Irreversible for centuries: ice loss in the Arctic and sea level rise
The statements on the regional increase of extreme events are a new focus of Working Group I in its part of the IPCC's Sixth Assessment Report. In it, scientists evaluated 14,000 studies on the scientific basis of climate change; scientists from the Max Planck Institutes for Meteorology in Hamburg and for Biogeochemistry in Jena were also involved. With the report, the working group is making available for the first time an interactive tool that can be used to determine the effects of climate change for individual regions.
Some consequences of climate change are reversible, but by no means all. For example, Greenland's glaciers will almost certainly continue to shrink this century, and the Arctic's summer ice will also continue to recede. This trend will be irreversible for decades, if not centuries. "We used to say we could still prevent the Arctic from becoming ice-free. Now, for the first time, we have a case where it is likely too late for that, and all we can do is limit the frequency of ice-free summers. To me, this is a sign of how far climate change has progressed," says Dirk Notz, a scientist at the Max Planck Institute for Meteorology and professor at the University of Hamburg, who contributed to the report as lead author of the chapter on ocean, cryosphere and sea level. The case for sea level rise is similar. Both a dramatic decline in Antarctic ice and a rise in sea level of two meters by the year 2100 and five meters by the year 2150 are still considered rather unlikely. However, both developments cannot be ruled out if CO2 continues to be released unchecked and if the polar ice masses prove to be more unstable than previously thought and if as yet not clearly identified tipping points come into play.
The Atlantic Meridional Overturning Circulation, or Amoc, which includes the Gulf Stream, is unlikely to collapse abruptly before 2100. However, it will most likely weaken. If it does come to a complete halt, however, it would very likely have serious effects on the climate in Europe, for example, where there would be less precipitation, and on the monsoons in Africa, Asia and the southern hemisphere.
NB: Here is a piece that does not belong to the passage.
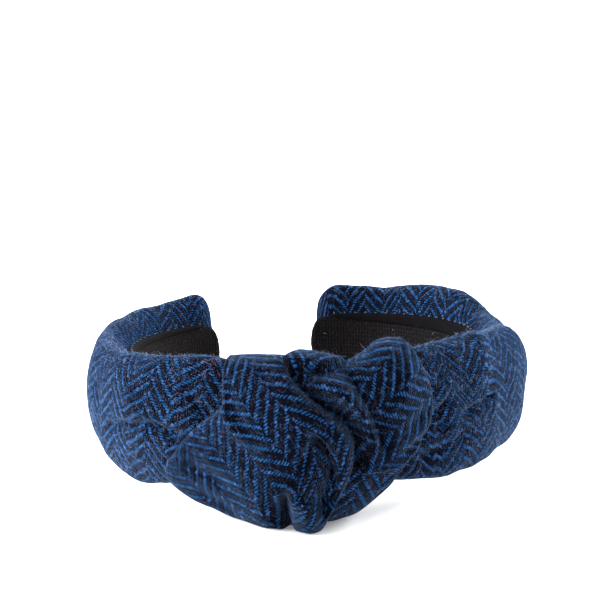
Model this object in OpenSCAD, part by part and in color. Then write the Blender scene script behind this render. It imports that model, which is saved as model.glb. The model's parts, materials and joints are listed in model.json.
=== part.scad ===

CO2 emissions must fall to net zero by 2050 to meet 1.5-degree target
In addition, the sub-report contains the clearest evidence yet that global warming of 1.1 degrees Celsius to date is due to human greenhouse gas emissions. But this also means that a reduction in CO2 emissions can prevent warming above two degrees Celsius and perhaps even above 1.5 degrees Celsius, as envisaged by the Paris climate agreement. However, CO2 emissions must be cut quickly and sharply. "The only chance we have of meeting one target or the other is if we quickly bring down emissions. That has to happen practically within this decade," says Jochem Marotzke, director at the Max Planck Institute for Meteorology and co-directing author of the chapter on the future of global climate. "We need, in order to reach the limit of 1.5 degrees of warming, to have reduced CO2 emissions to net zero by mid-century." To have any chance of limiting warming to two degrees, CO2 emissions would have to fall to net zero by about 2070. Net zero in this context means that while CO2 can still be released, it must be removed from the atmosphere elsewhere, for example by reforestation.
However, an uncertainty remains with the 1.5-degree target: even if we succeed in halting the rise in CO2 concentrations in the atmosphere over the next 30 years, he said, it is possible that the Earth will warm by more than 1.5 degrees Celsius on average globally. "However, we may stay slightly above that for a while, and then the temperature will go down again," says Jochem Marotzke.
Every tenth of a degree counts
Limiting greenhouse gas concentrations in the atmosphere is becoming increasingly difficult in this context: so far, the oceans and vegetation on land have absorbed a large proportion of the CO2 released by humanity. But these carbon sinks, as they are called in technical jargon, are binding the greenhouse gas less and less efficiently over the course of the century. In other words, they absorb a smaller and smaller portion of the man-made CO2.
The fact that our natural allies in the fight against climate change are losing strength is another reason to reduce greenhouse gas emissions quickly and significantly. And these efforts will be worthwhile even if the 1.5-degree target can no longer be achieved. Because the report of Working Group I in the Intergovernmental Panel on Climate Change also shows that every tenth of a degree by which warming is limited counts. Dirk Notz says: "We are not passively at the mercy of climate change, we are controlling it. We still have the choice in which scenario we will end up."